What's up, man? Welcome back to the show.
Speaker 19 Thank you. Thanks for having me.
Speaker 19
It was great the first time we talked because after that, the Substack took off. I got some press.
So let's do it again.
Speaker 17
I love that. And folks, you go check out your Substack.
You're doing great work. I was just watching your video from Chicago this morning, which we'll talk about in a second.
Speaker 17 But first, I just wanted to get your take on former Vice President Dick Cheney, who died this morning. You, we were going back through your archive.
Speaker 17 I guess you did in the Nightline interview with him, maybe back in 2005 or so, actually in Iraq. Cheney made a surprise trip there, and you interviewed him.
Speaker 17 It seemed like from the interview, kind of in
Speaker 17 an undisclosed location type type situation because you're asking about this, and it's like it's not really a sign that things are going well, that's the nature in which your arrival in Iraq happened.
Speaker 17 But what did you remember about that? And any other thoughts about the former vice president?
Speaker 19 I do remember that interview and a few trips that I took with Cheney.
Speaker 19
Let's set aside the substantive issues for a moment. He was an old school politician.
I felt like he'd been in Washington since the 1960s, early 70s.
Speaker 19 And so he was kind of, in my experience as a political reporter, the last of a breed, right?
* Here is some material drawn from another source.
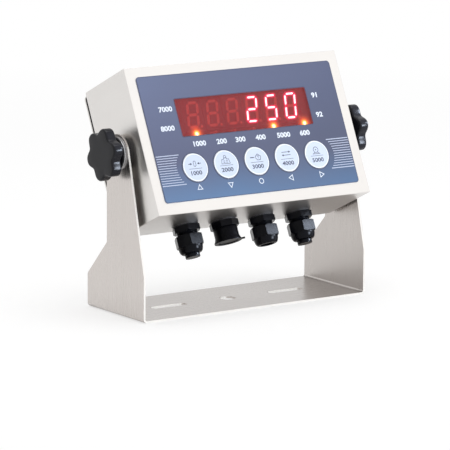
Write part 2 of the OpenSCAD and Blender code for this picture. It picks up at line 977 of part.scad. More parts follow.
// A gland body has a thread up into the housing, a hexagon, and a threaded barrel with claws below
module gland_body(i) {
    color("black")
    in_housing()
    at_gland(i)
    difference() {
        union() {
            translate([0, 0, hex_top]) cylinder(r = thread_r, h = gland_thread_l - hex_top, $fn = round_fn);
            chamfered_prism(gland_af, hex_low, hex_top, 6);
            rotate_extrude($fn = round_fn)
                polygon([
                    [0, claw_low],
                    [thread_r - claw_taper, claw_low],
                    [thread_r, claw_low + claw_l],
                    [thread_r, hex_low],
                    [0, hex_low]
                ]);
        }
        translate([0, 0, seal_top + seat_gap])
            cylinder(r = gland_bore_r, h = gland_thread_l - seal_top, $fn = round_fn);
        translate([0, 0, claw_low - over])
            cylinder(r = seal_r + slip, h = seal_top + seat_gap - claw_low + over, $fn = round_fn);
        for (a = [0 : claw_count / 2 - 1])
            rotate([0, 0, a * 360 / claw_count])
                translate([-thread_r - over, -claw_slot / 2, claw_low - over])
                    cube([2 * thread_r + 2 * over, claw_slot, claw_l + over]);
    }
}

// A gland nut is hexagonal above and domed below, hollow over the claws, with the cable's exit in its tip
module gland_nut(i) {
    tip_r = nut_exit_r + dome_tip_wall;
    dome_r = gland_af / 2 - dome_inset;
    dome_h = dome_top - nut_low;
    color("black")
    in_housing()
    at_gland(i)
    difference() {
        union() {
            chamfered_prism(gland_af, dome_top, nut_top, 6);
            rotate_extrude($fn = round_fn)
                polygon(concat(
                    [[0, nut_low]],
                    [for (s = [dome_steps : -1 : 0])
                        let (a = 90 * s / dome_steps)
                        [tip_r + (dome_r - tip_r) * cos(a), dome_top - dome_h * sin(a)]],
                    [[0, dome_top]]
                ));
        }
        rotate_extrude($fn = round_fn)
            polygon([
                [0, nut_low - over],
                [nut_exit_r, nut_low - over],
                [nut_exit_r, nut_cone_low],
                [cone_r, nut_cone_low],
                [thread_r + slip, nut_cone_top],
                [thread_r + slip, nut_top + over],
                [0, nut_top + over]
            ]);
    }
}

module gland_seal(i) {
    color("darkslategray")
    in_housing()
    at_gland(i)
    difference() {
        translate([0, 0, seal_low]) cylinder(r = seal_r, h = seal_l, $fn = round_fn);
        translate([0, 0, seal_low - over]) cylinder(r = cable_d / 2, h = seal_l + 2 * over, $fn = round_fn);
    }
}

// A blanking plug fills the seal's bore, and its head covers the nut's exit
module gland_plug(i) {
    color("black")
    in_housing()
    at_gland(i)
    union() {
        translate([0, 0, nut_low - plug_head_l])
            cylinder(r = plug_head_d / 2, h = plug_head_l, $fn = round_fn);
        translate([0, 0, nut_low]) cylinder(r = cable_d / 2, h = plug_l, $fn = round_fn);
    }
}

module lock_nuts() {
    color("black")
    in_housing()
    for (x = entry_x)
        translate([x, entry_y, 0])
        difference() {
            union() {
                translate([0, 0, housing_wall])
                    cylinder(r = corner_r(gland_af), h = lock_nut_t, $fn = 6);
                translate([0, 0, housing_wall])
                    cylinder(r = corner_r(gland_af), h = lock_nut_flange, $fn = round_fn);
            }
            cylinder(r = thread_r + slip, h = housing_wall + lock_nut_t + over, $fn = round_fn);
        }
}

module sealing_washers() {
    color("darkslategray")
    in_housing()
    for (x = entry_x)
        translate([x, entry_y, hex_top])
        difference() {
            cylinder(r = gland_af / 2, h = seal_washer_t, $fn = round_fn);
            translate([0, 0, -over])
                cylinder(r = gland_hole_d / 2, h = seal_washer_t + 2 * over, $fn = round_fn);
        }
}

// The connector's metal body has a thread, a faceted flange and a round shell below
module connector_body() {
    color("dimgray")
    in_housing()
    translate([connector_x, entry_y, 0])
    difference() {
        union() {
            translate([0, 0, hex_top]) cylinder(r = thread_r, h = gland_thread_l - hex_top, $fn = round_fn);
            chamfered_prism(connector_af, hex_low, hex_top, flange_sides);
            translate([0, 0, shell_low]) cylinder(r = shell_d / 2, h = shell_l, $fn = round_fn);
        }
        translate([0, 0, insert_top])
            cylinder(r = gland_bore_r, h = gland_thread_l - insert_top + over, $fn = round_fn);
        translate([0, 0, shell_low - over])
            cylinder(r = shell_bore_r, h = insert_top - shell_low + over, $fn = round_fn);
    }
}

// The connector's insulator carries a ring of pins
module connector_insert() {
    color("saddlebrown")
    in_housing()
    translate([connector_x, entry_y, 0])
    union() {
        translate([0, 0, insert_top - insert_l]) cylinder(r = shell_bore_r, h = insert_l, $fn = round_fn);
        for (a = [1 : pin_count])
            rotate([0, 0, a * 360 / pin_count])
                translate([pin_ring_r, 0, insert_top - insert_l - pin_l])
                    cylinder(r = pin_d / 2, h = insert_l + 2 * pin_l, $fn = small_fn);
    }
}

// The cap is a rubber cup over the shell that flares to a lip, with a dished end and a pull tab
module connector_cap() {
    lip_r = cap_lip_d / 2;
    color("black")
    in_housing()
    translate([connector_x, entry_y, 0])
    difference() {
        union() {
            rotate_extrude($fn = round_fn)
                polygon([
                    [0, cap_low],
                    [lip_r, cap_low],
                    [lip_r, cap_low + cap_lip_h],
                    [cap_r + (lip_r - cap_r) / 2, cap_low + cap_lip_h + cap_flare_h / 3],
                    [cap_r, cap_low + cap_lip_h + cap_flare_h],
                    [cap_r, cap_top],
                    [0, cap_top]
                ]);
            rotate([0, 0, tab_turn])
                translate([lip_r - tab_root, -tab_w / 2, cap_low + tab_step])
                    cube([tab_root + cap_tab, tab_w, cap_lip_h - 2 * tab_step]);
        }
        translate([0, 0, shell_low - cap_play])
            cylinder(r = shell_d / 2 + slip, h = cap_top - shell_low + cap_play + over, $fn = round_fn);
        translate([0, 0, cap_low - over])
            cylinder(r = shell_d / 2, h = over + cap_dish, $fn = round_fn);
    }
}

// Moves shapes drawn along x about the origin to a pivot's axis
module at_pivot(side) {
    translate([0, pivot_y, pivot_rise]) on_side(side) children();
}

// Radius of the star at an angle, drawn in by an inset
function star_r(a, inset) =
    knob_d / 2 - inset - knob_valley / 2 * (1 - cos(knob_lobes * a))
    - lobe_fill_share * knob_valley * pow(sin(knob_lobes * a), 2);

// Rings of the star from its back to its front: how far each lies along x and its inset
star_rings = concat(
    [for (s = [0 : edge_steps]) let (a = 90 * s / edge_steps)
        [star_in + knob_edge * (1 - cos(a)), knob_edge * (1 - sin(a))]],
    [for (s = [edge_steps : -1 : 0]) let (a = 90 * s / edge_steps)
        [knob_out - knob_edge * (1 - cos(a)), knob_edge * (1 - sin(a))]]
);

module star() {
    n = knob_facets;
    rings = len(star_rings);
    points = [for (ring = star_rings, i = [0 : n - 1])
        let (a = 360 * i / n)
        [ring[0], star_r(a, ring[1]) * sin(a), star_r(a, ring[1]) * cos(a)]];
    walls = [for (k = [0 : rings - 2], i = [0 : n - 1])
        each [[k * n + i, k * n + (i + 1) % n, (k + 1) * n + (i + 1) % n],
            [k * n + i, (k + 1) * n + (i + 1) % n, (k + 1) * n + i]]];
    back = [[for (i = [n - 1 : -1 : 0]) i]];
    front = [[for (i = [0 : n - 1]) (rings - 1) * n + i]];
    polyhedron(points = points, faces = concat(walls, back, front));
}

// A knob is a star with round edges on a hub that widens to a foot on the washer
module knob(side) {
    color("black")
    at_pivot(side)
    difference() {
        union() {
            star();
            rotate([0, 90, 0])
                rotate_extrude($fn = round_fn)
                    polygon([
                        [0, washer_out],
                        [hub_base_d / 2, washer_out],
                        [hub_base_d / 2, washer_out + hub_foot],
                        [hub_d / 2, star_in],
                        [hub_d / 2, star_in + knob_t / 2],
                        [0, star_in + knob_t / 2]
                    ]);
        }
        along_x(stud_d / 2, washer_out - over, stud_out);
    }
}

module knob_stud(side) {
    color("silver") at_pivot(side) along_x(stud_d / 2, stud_in, stud_out);
}

module knob_washer(side) {
    color("silver")
    at_pivot(side)
    difference() {
        along_x(washer_d / 2, arm_outer, washer_out);
        along_x(stud_d / 2 + loose, arm_outer - over, washer_out + over);
    }
}

bracket();
housing();
rear_cover();
cover_gasket();
cover_screws();
cover_nuts();
pivot_nut(-1);  // pivot_nut_left
pivot_nut(1);  // pivot_nut_right
friction_washer(-1);  // friction_washer_left
friction_washer(1);  // friction_washer_right
label_panel();
window_lens();
key(0);  // key_1
key(1);  // key_2
key(2);  // key_3
key(3);  // key_4
key(4);  // key_5
key_switches();
display_board();
digit_modules();
digit_segments();
status_lamps();
face_studs();
board_spacers();
board_screws();
main_board();
terminal_blocks();
electronic_parts();
board_link();
gland_body(0);  // gland_body_1
gland_body(1);  // gland_body_2
gland_body(2);  // gland_body_3
gland_nut(0);  // gland_nut_1
gland_nut(1);  // gland_nut_2
gland_nut(2);  // gland_nut_3
gland_seal(0);  // gland_seal_1
gland_seal(1);  // gland_seal_2
gland_seal(2);  // gland_seal_3
gland_plug(0);  // gland_plug_1
gland_plug(2);  // gland_plug_3
lock_nuts();
sealing_washers();
connector_body();
connector_insert();
connector_cap();
knob(-1);  // knob_left
knob(1);  // knob_right
knob_stud(-1);  // knob_stud_left
knob_stud(1);  // knob_stud_right
knob_washer(-1);  // knob_washer_left
knob_washer(1);  // knob_washer_right
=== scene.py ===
"""Looks of the weighing indicator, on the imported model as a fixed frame.

Lengths are in mm until piece() turns them into metres, except in materials, lights and the camera, which take
metres. A place in the housing is given as x, depth behind its face and height above its bottom.
"""
import json
import math

import bmesh
import bpy
from mathutils import Matrix, Vector

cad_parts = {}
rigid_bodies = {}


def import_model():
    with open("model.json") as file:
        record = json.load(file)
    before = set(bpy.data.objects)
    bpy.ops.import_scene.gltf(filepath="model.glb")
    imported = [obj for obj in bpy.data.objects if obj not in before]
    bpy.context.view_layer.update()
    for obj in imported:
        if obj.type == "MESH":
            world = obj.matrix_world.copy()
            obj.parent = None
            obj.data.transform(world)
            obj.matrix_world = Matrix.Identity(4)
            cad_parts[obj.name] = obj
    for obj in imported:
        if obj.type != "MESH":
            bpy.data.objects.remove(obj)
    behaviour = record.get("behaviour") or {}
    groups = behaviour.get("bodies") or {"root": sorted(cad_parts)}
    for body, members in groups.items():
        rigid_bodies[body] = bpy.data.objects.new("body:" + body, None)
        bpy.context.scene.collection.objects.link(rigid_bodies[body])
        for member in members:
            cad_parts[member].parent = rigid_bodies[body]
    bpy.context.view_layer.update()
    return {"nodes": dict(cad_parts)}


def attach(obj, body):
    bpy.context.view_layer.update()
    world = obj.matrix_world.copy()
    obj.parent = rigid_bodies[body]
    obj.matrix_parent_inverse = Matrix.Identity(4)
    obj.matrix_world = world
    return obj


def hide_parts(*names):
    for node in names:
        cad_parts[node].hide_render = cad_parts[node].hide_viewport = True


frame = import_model()
nodes = frame["nodes"]

MM = 0.001
TO_METRES = Matrix.Scale(MM, 4)

# The housing leans back by TILT about the pivot, which lies at half its height, PIVOT_DEPTH behind its face
TILT = math.radians(25)
PIVOT = Vector((0, -2.5, 119))
PIVOT_DEPTH, HALF_H = 26.0, 55.5
# From places in the housing to the frame
IN_HOUSING = (Matrix.Translation(PIVOT) @ Matrix.Rotation(-TILT, 4, "X")
              @ Matrix.Translation((0, -PIVOT_DEPTH, -HALF_H)))
# Texture coordinates with this turn run along the housing's edges
HOUSING_TURN = (TILT, 0, 0)

# Places on the housing's face: x, and heights named v
LABEL = dict(half_w=86.0, low=8.5, top=103.5, face=-0.5, r=2.5)
WINDOW = dict(half_w=58.1, low=56.2, top=84.7)
KEY_X, KEY_V = [-54.0, -27.0, 0.0, 27.0, 54.0], 32.6
DIGIT_X, DIGIT_V = [-43.4, -26.04, -8.68, 8.68, 26.04, 43.4], 72.3
LAMP_X, LAMP_V = [-44.1, -27.0, -10.0, 7.0, 24.1, 51.9], 57.8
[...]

Speaker 19 You'd get on a plane. He flew around in, you know, the Air Force 2, which was basically the same plane.
Speaker 19 And at the end of every day, workday, not every, but he would frequently invite people, invite the reporters up to his cabin, to the kind of cabin, and offer everybody a whiskey and sit down and take all comers.
Speaker 19 It was off the record.
Speaker 19 It's not like he disclosed state secrets, but you got a sense of the old insider, in the good way insider,
Speaker 19
political process. The way he talked about Democrats affectionately, some of them, less others.
And you got a sense that he trusted the press
Speaker 19 in a way that I think he learned not to, and maybe was very unhealthy, right? We're in the stage right now where it was all too cozy, and the insiders, including me, let us all down.
Speaker 19
I was White House correspondent on September 11th, 2001, and in the invasion of Iraq. But there was also something, there was Greece in the gears.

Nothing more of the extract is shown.